Shell-shocked resident wants bylaw review

Ex-cop wants Central Saanich to revisit rules allowing live ammo for pest control

Central Saanich resident Gord Gummer stands in the doorway on his back patio

Central Saanich resident Gord Gummer stands in the doorway on his back patio

A Central Saanich resident is calling for a bylaw review after an incident at his home on Aug. 5 left him and his family feeling unsafe in their own backyard.

Gord Gummer, who lives on a property Jewett Place that backs onto farmland, was shocked to find a pellet from a shotgun shell had made its way inside his home.

“I am always aware now. I think about my family, the pets, my granddaughter … and what might have happened if they’d been hit by the pellet,” he said.

The night of the incident was an average Sunday night for Gummer, but as he sat watching TV something strange happened.

“It was about (9 p.m.) and my wife and I were sitting in our family room when she noticed something fly into the living room and then into the kitchen through the open french door,” he said.

“I called the Central Saanich Police that night and reported the incident and then a couple of days later I noticed a small dent in one of the kitchen cabinets where the pellet hit,” he said.

Gummer said police visited his home that night and a few more times over the following weeks. Investigators eventually determined that the buckshot, which Gummer believes came from a farm behind his home, had ricocheted off a rock in his garden and then into the house.

“My wife and I spend a lot of time in our family room and kitchen as well as on the decks in the backyard where the buckshot travelled,” said the retired longtime Victoria police inspector.

“My nine-month-old granddaughter also spends a lot of time here including the night before the incident happened, when we were having a birthday party in our backyard.”

Central Saanich police continue to investigate the incident, but declined to comment in any detail.

“All I can confirm, because the investigation is ongoing, is that the case is still under active investigation,” said Cpl. Janis Jean.

Gummer’s property backs on to fields leased by Silver Rill Corn, which holds legal permits to control deer and other wildlife on its property. That includes using blanks or live rounds in shotguns.

Permits for farmers to discharge firearms for such purposes are issued by both the police and the Fish and Wildlife bureau of the Ministry of Forests, Lands and Natural Resource Operations. They stipulate a minimum 100-metre distance must be kept between the point of firing and a possible residence.

Clayton Fox of Silver Rill says the operation has been practicing safe crop protection for close to 50 years and that they use ammunition specifically designed to only travel a certain distance.

“We are only allowed to use specific shells and we always have, and (they can’t) travel far distances (because) they lose velocity very quickly,” Fox said in an email to the News Review.

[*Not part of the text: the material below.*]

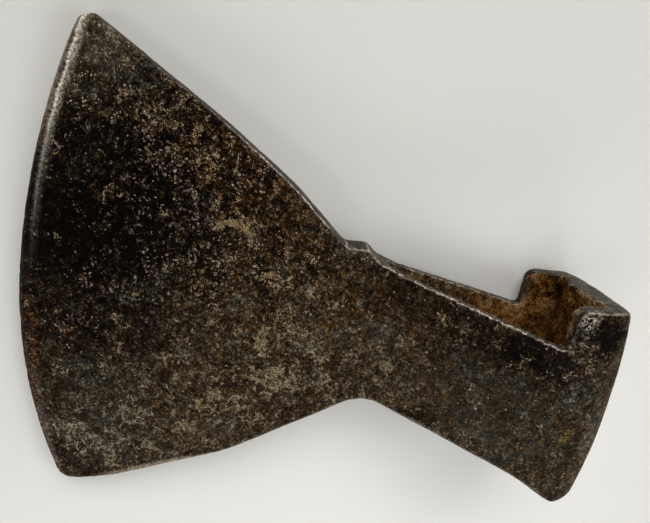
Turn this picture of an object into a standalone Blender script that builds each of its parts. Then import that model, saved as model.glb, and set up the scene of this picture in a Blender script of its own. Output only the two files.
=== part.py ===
"""Iron axe head: a flared blade, a short neck and a wedge-shaped socket with an open eye.

The head is drawn in millimetres in its own frame: x runs from the cutting edge to the poll,
y runs along the eye from the heel side to the tip side, and z runs through the thickness.
It is the same on both sides of the plane z = 0. It is then laid down on one cheek, in
metres, with the origin on the floor under the middle of its box.
"""

import math

import bmesh
import bpy
from mathutils import Vector

MM = 0.001

# Side view. A corner is (x, y, radius of its rounding).
EDGE_X = 0.4                # foremost point of the cutting edge
EDGE_RADIUS_ABOVE = 245.0   # cutting edge from that point up to the tip
EDGE_RADIUS_BELOW = 170.0   # cutting edge from that point down to the heel
EDGE_TOP = 80.0
EDGE_BOTTOM = -66.6
TIP = (17.9, 87.8, 2.2)
UPPER_BLADE = [(60.0, 63.9, 400.0), (86.0, 46.8, 150.0)]
SHOULDER = (102.0, 33.0, 0.0)
SHOULDER_CREST = (108.5, 33.4, 30.0)
HEEL = (16.4, -71.6, 5.2)
LOWER_BLADE = [(32.5, -68.3, 60.0), (74.0, -49.4, 50.0)]
NECK = (117.0, -18.0, 15.0)
LOWER_RIM = (172.0, -32.8, 40.0)
LUG = (194.9, -46.0, 5.5)
LUG_TOP = -37.0             # the lug's rounding runs into the back of the poll here
POLL_RADIUS = 180.0         # the back of the poll is an upright arc
POLL_MIDDLE = -12.0
POLL_END = 198.2
BLANK_TOP = 35.0            # height of the socket before its top is cut to shape

# Where the side view is divided between the blade, the socket and the poll.
NECK_BOTTOM_X = 118.0
WIDEST_X = 184.0            # the cheeks are widest here, and this line meets the floor
LUG_X = 187.0
BELLY_X = 46.0              # only the blade in front of this can meet the floor

# Top of the socket: the cheeks fall from the shoulder to a notch, and the ears stand behind it.
SOCKET_TOP = [(105.0, 37.0, 0.0), (113.2, 30.2, 6.0), (121.0, 27.5, 20.0), (174.5, 15.7, 1.7),
              (174.5, 29.5, 3.0), (203.0, 32.3, 0.0)]
CUT_TOP = 60.0

# Half of the plan view, seen along the eye: (x, half thickness, radius of the rounding).
NECK_PLAN_X = 110.0
HALF_WIDTHS = [(0.0, 0.0, 0.0), (0.25, 0.5, 0.0), (0.9, 1.1, 0.0), (3.1, 2.0, 0.0),
               (9.0, 2.6, 8.0), (102.0, 6.8, 20.0), (119.0, 6.9, 25.0), (172.5, 21.2, 25.0),
               (WIDEST_X, 21.2, 0.0), (195.8, 19.6, 3.2), (197.4, 11.0, 6.0),
               (POLL_END, 0.0, 0.0)]
EYE_NOSE_X = 117.4
EYE_REAR_X = 183.4          # flat middle of the rear wall, between two deeper corners
EYE_HALF_WIDTHS = [(EYE_NOSE_X, 0.0, 0.0), (EYE_NOSE_X, 3.0, 2.4), (171.0, 16.8, 22.0),
                   (186.2, 14.4, 1.6), (EYE_REAR_X, 6.5, 8.0), (EYE_REAR_X, 0.0, 0.0)]
EYE_REACH = 60.0            # the eye is cut from this far below to this far above y = 0
RIM_SHARE = 0.3             # width of the bevel along the rims, as a share of half the thickness
RIM_MOST = 1.3

# Fineness of the surface.
ROWS = 34                   # from the lower rim to the upper rim
BLADE_STATIONS = [0.0, 0.25, 0.9, 3.1, 5.6]
BLADE_COLUMNS = 22
SOCKET_COLUMNS = 18
POLL_STATIONS = [187.6, 191.2, 193.6, 195.0, 195.9, 196.6, 197.3, 197.9, POLL_END]
ARC_STEP = math.radians(9.0)
WELD = 0.001                # points closer than this are one point

IRON_COLOUR = (0.052, 0.043, 0.036, 1.0)
IRON_METALLIC = 0.55
IRON_ROUGHNESS = 0.48


def rounded(corners):
    """Straight runs between the corners, with each corner rounded to its radius."""
    points = [Vector(corners[0][:2])]
    for before, corner, after in zip(corners, corners[1:], corners[2:]):
        middle = Vector(corner[:2])
        back = (Vector(before[:2]) - middle).normalized()
        ahead = (Vector(after[:2]) - middle).normalized()
        opening = back.angle(ahead)
        if corner[2] == 0.0:
            points.append(middle)
            continue
        centre = middle + (back + ahead).normalized() * corner[2] / math.sin(opening / 2)
        start = middle + back * corner[2] / math.tan(opening / 2) - centre
        turn = math.copysign(math.pi - opening, ahead.x * back.y - ahead.y * back.x)
        steps = max(2, math.ceil(abs(turn) / ARC_STEP))
        for step in range(steps + 1):
            cos, sin = math.cos(turn * step / steps), math.sin(turn * step / steps)
            points.append(centre + Vector((start.x * cos - start.y * sin,
                                           start.x * sin + start.y * cos)))
    return points + [Vector(corners[-1][:2])]


def along(points, share):
    """The point at this share of the length of a run of points."""
    left = share * sum((b - a).length for a, b in zip(points, points[1:]))
    for a, b in zip(points, points[1:]):
        length = (b - a).length
        if left <= length:
            return a.lerp(b, left / length)
        left -= length
    return points[-1].copy()


def height_at(points, x):
    """The height at x of a run of points whose x never falls."""
    for a, b in zip(points, points[1:]):
        if a.x <= x <= b.x and b.x > a.x:
            return a.y + (b.y - a.y) * (x - a.x) / (b.x - a.x)
    return points[0].y if x < points[0].x else points[-1].y


def stretch(points, x_from, x_to):
    """The part of such a run from x_from to x_to."""
    ends = [Vector((x, height_at(points, x))) for x in (x_from, x_to)]
    return ends[:1] + [p for p in points if x_from < p.x < x_to] + ends[1:]


def fall(radius, height):
    """How far an upright arc has fallen back at a height from its foremost point."""
    return radius - math.sqrt(radius * radius - height * height)


def upright(bottom, top, x_at):
    """A run of points from bottom to top, with x given by a function of the height."""
    heights = [bottom + (top - bottom) * row / ROWS for row in range(ROWS + 1)]
    return [Vector((x_at(y), y)) for y in heights]


def edge_x(y):
    """The cutting edge."""
    return EDGE_X + fall(EDGE_RADIUS_ABOVE if y > 0 else EDGE_RADIUS_BELOW, y)


def poll_x(y):
    """The back of the poll."""
    return POLL_END - fall(POLL_RADIUS, y - POLL_MIDDLE)


def ribs_between(left, right, bottom, top, shares, half_width, bevel_at):
    """Ribs that fill the area between four border curves, as lists of (x, y, half thickness).

    Each rib goes from the bottom border to the top one. Its two end points lie on the rims,
    and a bevel leads from them to the cheeks.
    """
    ribs = []
    for share in shares:
        low, high = along(bottom, share), along(top, share)
        bevel = bevel_at(share)
        inset = bevel / (high - low).length
        heights = [inset + (1 - 2 * inset) * row / (ROWS - 2) for row in range(ROWS - 1)]
        rib = []
        for height in [0.0] + heights + [1.0]:
            corners = left[0].lerp(right[0], share).lerp(left[-1].lerp(right[-1], share), height)
            across = along(left, height).lerp(along(right, height), share)
            point = across + low.lerp(high, height) - corners
            thickness = half_width(point.x, share)
            if height in (0.0, 1.0):
                thickness = max(0.0, thickness - bevel)
            rib.append((point.x, point.y, thickness))
        ribs.append(rib)
    return ribs


def head_ribs():
    """All ribs of the head, from the cutting edge to the back of the poll."""
    plan = rounded(HALF_WIDTHS)
    edge = upright(EDGE_BOTTOM, EDGE_TOP, edge_x)
    lug_end = Vector((poll_x(LUG_TOP), LUG_TOP))
    lower = rounded([tuple(edge[0]), HEEL] + LOWER_BLADE + [NECK, LOWER_RIM, LUG, tuple(lug_end)])
    upper = rounded([tuple(edge[-1]), TIP] + UPPER_BLADE + [SHOULDER])
    blank_end = (poll_x(BLANK_TOP), BLANK_TOP)
    blank = rounded([SHOULDER, SHOULDER_CREST, blank_end])

    neck = [Vector((NECK_BOTTOM_X, height_at(lower, NECK_BOTTOM_X))), Vector(SHOULDER[:2])]
    cheek = [Vector((WIDEST_X, height_at(run, WIDEST_X))) for run in (lower, blank)]
    back = upright(LUG_TOP, BLANK_TOP, poll_x)
    lug = [p for p in lower if p.x > LUG_X][:-1]
    back = [Vector((LUG_X, height_at(lower, LUG_X)))] + lug + back

    rest = NECK_PLAN_X - BLADE_STATIONS[-1]
    stations = BLADE_STATIONS + [BLADE_STATIONS[-1] + rest * (column + 1) / BLADE_COLUMNS
                                 for column in range(BLADE_COLUMNS)]

    def blade_width(_, share):
        return height_at(plan, share * NECK_PLAN_X)

    blade = ribs_between(edge, neck, stretch(lower, edge[0].x, NECK_BOTTOM_X), upper,
                         [station / NECK_PLAN_X for station in stations], blade_width,
                         lambda share: min(RIM_MOST, RIM_SHARE * blade_width(0.0, share)))
    socket = ribs_between(neck, cheek, stretch(lower, NECK_BOTTOM_X, WIDEST_X),
                          stretch(blank, SHOULDER[0], WIDEST_X),
                          [(column + 1) / SOCKET_COLUMNS for column in range(SOCKET_COLUMNS)],
                          lambda x, _: height_at(plan, x), lambda _: RIM_MOST)
    depth = POLL_END - WIDEST_X
    poll = ribs_between(cheek, back, stretch(lower, WIDEST_X, LUG_X),
                        stretch(blank, WIDEST_X, blank_end[0]),
                        [(station - WIDEST_X) / depth for station in POLL_STATIONS],
                        lambda _, share: height_at(plan, WIDEST_X + share * depth),
                        lambda _: RIM_MOST)
    return blade + socket + poll


def make_collection(name):
    collection = bpy.data.collections.new(name)
    bpy.context.scene.collection.children.link(collection)
    return collection


def add_object(name, mesh_data, collection):
    mesh = bpy.data.meshes.new(name)
    mesh_data.to_mesh(mesh)
    mesh_data.free()
    thing = bpy.data.objects.new(name, mesh)
    collection.objects.link(thing)
    return thing


def make_head(collection):
    """The head before its eye and the top of its socket are cut."""
    skin = bmesh.new()
    rings = []
    for rib in head_ribs():
        near = [skin.verts.new((x * MM, y * MM, z * MM)) for x, y, z in rib]
        far = [skin.verts.new((x * MM, y * MM, -z * MM)) for x, y, z in reversed(rib)]
        rings.append(near + far)
    for ring, following in zip(rings, rings[1:]):
        for this in range(len(ring)):
            after = (this + 1) % len(ring)
            skin.faces.new((ring[this], following[this], following[after], ring[after]))
    bmesh.ops.remove_doubles(skin, verts=skin.verts, dist=WELD * MM)
    bmesh.ops.recalc_face_normals(skin, faces=skin.faces)
    return add_object("axe_head", skin, collection)


def make_cutter(name, outline, offset, collection):
    """A closed prism over an outline of (x, y, z) points in millimetres, pushed by offset."""
    block = bmesh.new()
    face = block.faces.new([block.verts.new(Vector(point) * MM) for point in outline])
    made = bmesh.ops.extrude_face_region(block, geom=[face])
    pushed = [item for item in made["geom"] if isinstance(item, bmesh.types.BMVert)]
    bmesh.ops.translate(block, verts=pushed, vec=Vector(offset) * MM)
    bmesh.ops.recalc_face_normals(block, faces=block.faces)
    cutter = add_object(name, block, collection)
    cutter.display_type = "WIRE"
    cutter.hide_render = True
    return cutter


def cut(thing, cutter):
    cutter.parent = thing
    modifier = thing.modifiers.new(cutter.name, "BOOLEAN")
    modifier.operation = "DIFFERENCE"
    modifier.solver = "EXACT"
    modifier.object = cutter


def eye_cutter(collection):
    """The eye: the same plan all the way through, from a narrow nose to a flat rear wall."""
    half = rounded(EYE_HALF_WIDTHS)
    plan = [(p.x, p.y) for p in half] + [(p.x, -p.y) for p in reversed(half[1:-1])]
    outline = [(x, -EYE_REACH, z) for x, z in plan]
    return make_cutter("eye_cutter", outline, (0.0, 2 * EYE_REACH, 0.0), collection)


def socket_top_cutter(collection):
    """All that lies above the rims of the cheeks and the ears."""
    side = [(p.x, p.y) for p in rounded(SOCKET_TOP)]
    side += [(side[-1][0], CUT_TOP), (side[0][0], CUT_TOP)]
    reach = 2 * max(width for _, width, _ in HALF_WIDTHS)
    return make_cutter("socket_top_cutter", [(x, y, -reach) for x, y in side],
                       (0.0, 0.0, 2 * reach), collection)


def iron():
    material = bpy.data.materials.new("dark_iron")
    material.use_nodes = True
    shader = material.node_tree.nodes["Principled BSDF"]
    shader.inputs["Base Color"].default_value = IRON_COLOUR
    shader.inputs["Metallic"].default_value = IRON_METALLIC
    shader.inputs["Roughness"].default_value = IRON_ROUGHNESS
    return material


def lay_down(head):
    """Tilts the head so that one cheek and the blade rest on the floor, and centres it."""
    widest = max(vertex.co.z for vertex in head.data.vertices)
    front = [vertex.co for vertex in head.data.vertices if vertex.co.x < BELLY_X * MM]
    head.rotation_euler.y = -min(math.atan2(widest - point.z, WIDEST_X * MM - point.x)
                                 for point in front)
    bpy.context.view_layer.update()
    evaluated = head.evaluated_get(bpy.context.evaluated_depsgraph_get())
    points = [evaluated.matrix_world @ vertex.co for vertex in evaluated.data.vertices]
    low = [min(point[axis] for point in points) for axis in range(3)]
    high = [max(point[axis] for point in points) for axis in range(3)]
    head.location = (-(low[0] + high[0]) / 2, -(low[1] + high[1]) / 2, -low[2])
    bpy.context.view_layer.update()


def main():
    for thing in list(bpy.data.objects):
        bpy.data.objects.remove(thing, do_unlink=True)
    parts = make_collection("iron_axe_head")
    cutters = make_collection("cutters")
    head = make_head(parts)
    head.data.materials.append(iron())
    head.data.shade_smooth()
    cut(head, socket_top_cutter(cutters))
    cut(head, eye_cutter(cutters))
    lay_down(head)


main()
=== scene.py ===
"""Looks of the iron axe head: a pitted, patinated skin over the head, on a plain pale floor.

Sizes are in millimetres in the head's own drawing frame unless a name says otherwise: x runs
from the cutting edge to the poll, y along the eye from the heel to the tip, and z through the
thickness, with the middle plane of the blade at z = 0 and the near cheek above it.
"""

import math

import bmesh
import bpy
import numpy as np
from mathutils import Matrix, Vector, noise
from mathutils.bvhtree import BVHTree
from mathutils.kdtree import KDTree


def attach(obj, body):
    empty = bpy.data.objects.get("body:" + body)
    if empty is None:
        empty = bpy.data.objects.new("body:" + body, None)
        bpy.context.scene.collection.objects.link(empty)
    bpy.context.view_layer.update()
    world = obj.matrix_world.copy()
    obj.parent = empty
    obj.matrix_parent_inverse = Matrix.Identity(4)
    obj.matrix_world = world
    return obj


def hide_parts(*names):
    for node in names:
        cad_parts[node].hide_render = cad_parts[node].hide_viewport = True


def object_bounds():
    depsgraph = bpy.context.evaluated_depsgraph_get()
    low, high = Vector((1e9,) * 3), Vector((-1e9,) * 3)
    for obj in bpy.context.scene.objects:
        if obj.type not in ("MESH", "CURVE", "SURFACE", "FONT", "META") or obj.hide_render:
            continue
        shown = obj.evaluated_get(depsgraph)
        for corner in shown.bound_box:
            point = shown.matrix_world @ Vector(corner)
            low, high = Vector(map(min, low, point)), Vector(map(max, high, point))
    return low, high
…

“The only explanation we have come up with is a manufacturers error in one of the shells we use which allowed a BB to travel three times the distance it is supposed to … followed by a fluke ricochet. I can assure anyone that we are obeying every law and safety concern, and staying in the boundaries of where we are permitted to discharge shotguns. (We) will continue to practice the use of these permits safely.”

Gummer is concerned the situation of farmers using live ammunition could become more problematic.

A deer management report recently presented to the Capital Regional District board suggested that the 100m distance be relaxed, to allow farmers protecting their crops to kill more deer.

“If you lessen that distance, you’re opening up the risk of something like this happening,” he said. “I have no problem with farmers protecting their crops and it’s something we have to be accepting of in a farming municipality like Central Saanich. (But) to use live ammo around housing, I think, is really irresponsible.”

Gummer is calling on the municipality to review the bylaw which allows farmers to protect their crops using live ammunition.

“I just want them to look at the bylaw and things like the fact that live ammunition is being used close to residences, when there are safer alternatives.”

Gummer also noted the Ministry of Forests, Lands and Natural Resource Operations and the municipality re-issued another permit on Aug. 20 to Silver Rill Farm allowing them to kill another quota of five deer on their property.

“I just can’t believe they would go ahead and issue another permit before the issue had been resolved,” he said. “We’ve lived here for 27 years and have had no issues with farming activities, but this incident has shaken both me and my family and I really don’t think that we should feel unsafe in our own home.”